6. ЗОЛОТАЯ ПОРА НЭПА В ДЕРЕВНЕ
Весною 1927 года я ехал по железной дороге из Туапсе в Грозный по делам нефтепровода. Южная толпа, шумливая и веселая, наполняла вагоны, на людных станциях бойко шла торговля. Масса людей ехала на курорты и наводняла берега Черного моря от Новороссийска до Батума. Большевизм как будто исчез и его даже не чувствовалось в этой сутолоке. Замолкли всякие политические споры, надоедавшие в вагонах в пору военного коммунизма, все стало ясным и понятным. «Братишки» возглашавшие в семнадцатом году «за что мы боролись», уже не бьют себя в бандитскую грудь, едут вместе с толпой пассажиров по своим делам, большею частью сугубо спекулятивного свойства. У крестьян разговоры о земле. В нашем купе как раз трое крестьян и красноармеец. Натасканный красноармейской «политучебой» паренек, вспоминая «проклятый царский режим» которого по младости лет он не помнит, особенно восторженно отзывался о коллективной форме хозяйства.

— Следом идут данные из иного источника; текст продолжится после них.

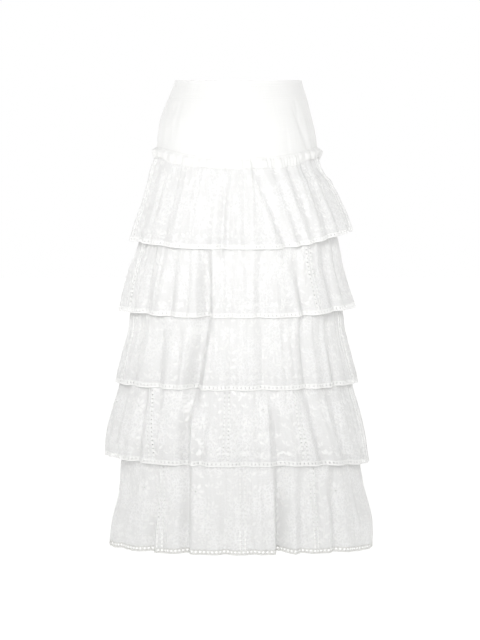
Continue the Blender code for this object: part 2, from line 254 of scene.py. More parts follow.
TIERS = (
    TierCut(
        "tier_1",
        Line(-319, -300, -335, -332),
        (
            Section(-134, 164, 154, 119, 136),
            Section(-162, 171, 160, 125, 143),
            Section(-182, 178, 168, 131, 149),
            Section(-200, 182, 184, 137, 154),
            Section(-246, 194, 206, 150, 166),
            Section(-282, 207, 221, 160, 175),
            Section(-318, 217, 229, 168, 183),
            Section(-340, 222, 234, 172, 187),
        ),
        (
            Fold(-70, -71, 2, 4, 7, 7),
            Fold(-53, -53, 3, 5, 8, 8),
            Fold(-24, -22.5, 3, 4, 6, 6),
            Fold(-10.5, -12, 4, 7, 5, 6),
            Fold(12.5, 32.5, 3.5, 7, 6, 6),
            Fold(30.5, 41, 3, 4.5, 5, 5),
            Fold(43, 50, 3, 4.5, 5, 5),
            Fold(58, 61, 3, 6, 6, 7),
        ),
        7,
        0.4,
        (
            Crease(-64, -61, 0.1, 1.2, 1.9, 3.2),
            Crease(-38, -37, 0.0, 0.7, 1.3, 3.0),
            Crease(-28.4, -28.4, 0.5, 1.3, 1.5, 3.0),
            Crease(-4, -4.5, 0.35, 1.3, 1.2, 3.5),
            Crease(1.7, 1.4, 0.0, 0.6, 1.5, 2.2),
            Crease(11, 16.6, 0.1, 0.75, 1.8, 3.0),
            Crease(23.5, 26, 0.2, 1.2, 1.9, 3.0),
            Crease(36, 46, 0.1, 1.2, -1.2, 2.5),
            Crease(63, 69.4, 0.2, 1.3, 2.1, 3.4),
            Crease(76, 80, 0.3, 1.3, 2.2, 4.0),
            Crease(13.5, 32.5, 0.2, 1.4, 1.6, 3.6),
            Crease(-10.5, -12, 0.1, 1.3, 1.6, 3.6),
            Crease(45, 51, 0.2, 1.3, 1.7, 3.6),
        ),
        (Ladder(-79, -79), Ladder(80, 82), Ladder(121, 121), Ladder(162, 162), Ladder(203, 203), Ladder(244, 244)),
        31,
        86,
        0.16,
    ),
    TierCut(
        "tier_2",
        Line(-458, -452, -468, -466),
        (
            Section(-300, 197, 193, 158, 174),
            Section(-318, 199, 197, 161, 177),
            Section(-342, 207, 202, 165, 181),
            Section(-366, 218, 206, 169, 184),
            Section(-414, 232, 220, 176, 191),
            Section(-460, 241, 235, 183, 197),
            Section(-480, 244, 239, 186, 199),
        ),
        (
            Fold(-61.5, -60, 4, 7, 7, 7),
            Fold(-44, -43, 4, 6, 6, 6),
            Fold(-23.5, -21, 9, 15, 6, 6),
            Fold(-7, -5.5, 2, 4, 5, 5),
            Fold(14.5, 12.5, 4, 7, 5, 5),
            Fold(37, 41, 5, 8, 6, 6),
            Fold(60, 61, 5, 8, 6, 7),
        ),
        9,
        1.9,
        (
            Crease(-73, -74, 0.2, 1.3, 2.6, 3.5),
            Crease(-67.2, -68.2, -0.2, 0.7, -1.6, 3.0),
            Crease(-52, -51, -0.3, 0.8, 1.8, 2.6),
            Crease(-33.1, -31.9, -0.2, 1.3, 2.4, 3.0),
            Crease(-15.2, -14.5, -0.2, 1.3, -1.8, 3.0),
            Crease(4.8, 5.5, -0.3, 0.7, 1.8, 2.6),
            Crease(26, 26, 0.1, 1.3, 2.6, 3.2),
            Crease(51, 50.8, -0.2, 1.3, 2.2, 3.0),
            Crease(71.8, 70.5, -0.1, 1.3, 3.0, 3.6),
            Crease(-23.5, -21.3, -0.6, 1.6, 10.0, 8.0),
            Crease(14, 13.5, -0.6, 1.6, 3.2, 5.5),
            Crease(38, 41, -0.4, 1.4, 3.0, 4.5),
            Crease(-60, -59, -0.2, 1.4, 2.6, 4.5),
        ),
        (Ladder(-72, -71), Ladder(47, 50), Ladder(97, 97), Ladder(140, 140), Ladder(182, 182), Ladder(224, 224)),
        33,
        92,
    ),
    TierCut(
        "tier_3",
        Line(-602, -602, -608, -606),
        (
            Section(-452, 215, 205, 174, 187),
            Section(-468, 218, 208, 177, 190),
            Section(-498, 221, 212, 180, 193),
            Section(-546, 234, 224, 188, 200),
            Section(-604, 246, 237, 197, 208),
            Section(-620, 248, 239, 199, 210),
        ),
        (
            Fold(-66, -65, 3, 6, 6, 6),
            Fold(-50.5, -48.5, 4, 7, 6, 6),
            Fold(-23.5, -27, 9, 14, 7, 7),
            Fold(-4.5, -5, 2, 4, 5, 5),
            Fold(15, 14, 5, 8, 7, 7),
            Fold(41, 38.5, 4, 6, 6, 6),
            Fold(62.5, 60.5, 4, 7, 7, 7),
        ),
        10,
        3.1,
        (
            Crease(-76, -78, 0.1, 1.3, 2.8, 3.5),
            Crease(-58, -57, -0.2, 0.9, -1.8, 3.0),
            Crease(-37.1, -35.8, -0.2, 1.3, 2.4, 3.2),
            Crease(-13.8, -14.2, -0.2, 1.3, -2.0, 3.5),
            Crease(5, 5.1, -0.2, 0.8, 2.0, 2.6),
            Crease(27.8, 27.3, 0.0, 1.3, 2.6, 3.2),
            Crease(53, 52.2, -0.3, 1.3, 2.2, 3.0),
            Crease(73, 75, 0.1, 1.3, 2.8, 3.5),
            Crease(-23.8, -27.2, -0.8, 1.8, 16.0, 10.5),
            Crease(15.5, 15.0, -0.5, 1.4, 3.6, 5.5),
            Crease(41, 39, -0.4, 1.4, 3.6, 4.5),
            Crease(-50, -48, -0.3, 1.4, 3.6, 4.5),
        ),
        (Ladder(-76, -77), Ladder(74, 75), Ladder(115, 115), Ladder(156, 156), Ladder(197, 197), Ladder(238, 238)),
        34,
        97,
    ),
    TierCut(
        "tier_4",
        Line(-747, -762, -755, -756),
        (
            Section(-598, 237, 225, 189, 201),
            Section(-654, 252, 240, 199, 210),
            Section(-702, 264, 251, 207, 217),
            Section(-740, 266, 256, 211, 221),
            Section(-766, 264, 259, 213, 223),
        ),
        (
            Fold(-72, -71, 3, 5, 6, 6),
            Fold(-56, -56.5, 4, 7, 6, 6),
            Fold(-32, -29.5, 5, 9, 5, 5),
            Fold(-19, -21, 4, 8, 5, 5),
            Fold(4, 3.5, 3, 5, 6, 6),
            Fold(18.5, 23, 6, 9, 6, 7),
            Fold(39, 47.5, 5, 8, 6, 6),
            Fold(54, 62.5, 4, 7, 6, 6),
        ),
        11,
        4.6,
        (
            Crease(-80, -81, 0.0, 1.3, 2.4, 3.0),
            Crease(-67.9, -67.5, 0.1, 1.3, -2.0, 3.0),
            Crease(-46.4, -44.5, -0.2, 1.3, 2.4, 3.0),
            Crease(-25, -26, 0.3, 1.3, -1.8, 2.6),
            Crease(-11, -10, -0.3, 0.8, 2.2, 2.8),
            Crease(-3.5, -3.7, 0.2, 1.3, -1.6, 3.2),
            Crease(9.9, 10.5, -0.3, 0.9, 2.2, 2.8),
            Crease(29.8, 32.1, -0.1, 1.3, 2.6, 3.2),
            Crease(49.9, 56, 0.0, 1.3, -1.8, 3.0),
            Crease(70, 74, -0.1, 1.3, 2.8, 3.6),
            Crease(-31, -28.6, -0.5, 1.6, 11.0, 5.6),
            Crease(19.4, 23.7, -0.5, 1.6, 3.4, 5.5),
            Crease(-56, -56, -0.3, 1.4, 2.8, 4.5),
            Crease(41, 48, -0.3, 1.4, 3.2, 4.5),
        ),
        (Ladder(-53, -46), Ladder(-7, -7), Ladder(33, 36), Ladder(78, 80), Ladder(122, 122), Ladder(163, 163), Ladder(205, 205), Ladder(246, 246)),
        36,
        104,
    ),
    TierCut(
        "tier_5",
        Line(-927, -932, -926, -926),
        (
            Section(-742, 233, 240, 200, 211),
            Section(-762, 236, 242, 202, 213),
            Section(-810, 239, 250, 206, 217),
            Section(-834, 242, 257, 208, 219),
            Section(-870, 252, 266, 212, 222),
            Section(-906, 258, 268, 215, 225),
            Section(-936, 259, 266, 216, 226),
        ),
        (
            Fold(-69, -68, 3, 7, 6, 6),
            Fold(-48.5, -48, 5, 10, 6, 5),
            Fold(-29.5, -28.3, 6, 9, 6, 5),
            Fold(-7.5, -7, 4, 7, 5, 5),
            Fold(7, 7.5, 3, 5, 5, 5),
            Fold(23, 22.5, 20, 28, 4.5, 7),
            Fold(36, 34, 4, 7, 5, 6),
            Fold(55.5, 52.5, 5, 8, 7, 6),
        ),
        12,
        5.7,
        (
            Crease(-79, -80, -0.1, 1.3, 2.6, 3.5),
            Crease(-60, -58, 0.2, 1.3, -2.2, 3.5),
            Crease(-38.7, -37.2, 0.3, 1.3, -2.4, 3.2),
            Crease(-17.6, -17, -0.2, 0.9, 2.4, 3.0),
            Crease(-1.5, -1, 0.3, 1.3, -1.6, 2.6),
            Crease(14.2, 13.6, -0.2, 0.9, 2.0, 2.4),
            Crease(29.8, 29.4, 0.2, 1.3, -1.8, 2.4),
            Crease(44.3, 45, -0.2, 0.9, 2.4, 3.0),
            Crease(63, 62, 0.3, 1.3, -2.2, 3.5),
            Crease(68.2, 70, -0.1, 1.3, 3.0, 3.4),
            Crease(79, 81, 0.2, 1.3, 2.4, 3.4),
            Crease(-46.3, -48.1, -0.3, 1.6, 5.0, 4.5),
            Crease(-29.8, -28.8, -0.3, 1.5, 7.0, 4.5),
            Crease(36, 34.5, -0.2, 1.4, 4.0, 4.0),
            Crease(56, 53, -0.2, 1.4, 4.0, 4.5),
        ),
        (Ladder(-43, -42), Ladder(2, 2), Ladder(39.6, 40.5), Ladder(98, 98), Ladder(139, 139), Ladder(180, 180), Ladder(221, 221), Ladder(262, 262)),
        38,
        110,
    ),
)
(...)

Крестьянин постарше ощупывает его основательно глазами и, я догадываюсь как, он осудил болтовню молокососа.
— Коллектив… что ж… Должно быть, что хорошее это дело. Только вот с молоду к нему надо привыкать, вот что я скажу. Нам куда. Мы бы вот по-старому. Или бы вот хутором.
Второй его поддерживает:
— Хутором в самый бы раз. Вся земля вместе и все у тебя под боком. Из хаты вышел и в поле… Так ведь вот бабы… Что ты с ними поделаешь. Куда, говорит, из села уходить? Как волки, вишь ты будем жить в степи одни.
Красноармеец посмотрел на них взглядом, означающим «эх, темнота» и сказал:
— И правда. Бабы лучше вас понимают дело. Как волки. Знамо, что как волки. Коллектив, а не хутор, вот это настоящее житье.
Паренек хотел было продолжать, но я отвлек его своими расспросами мужиков как идет хозяйство, много ли скота, как обстоят дела с севооборотом.
Мужики народ осторожный. Хвалить свое житье сразу они не станут — кто его знает, что за человек. Нахвалишь свое житье, а там смотришь цоп — и налог прибавят. Красноармеец оказался, конечно, более откровенным.
— Что и говорить — деревня богатеть начала, — говорил он.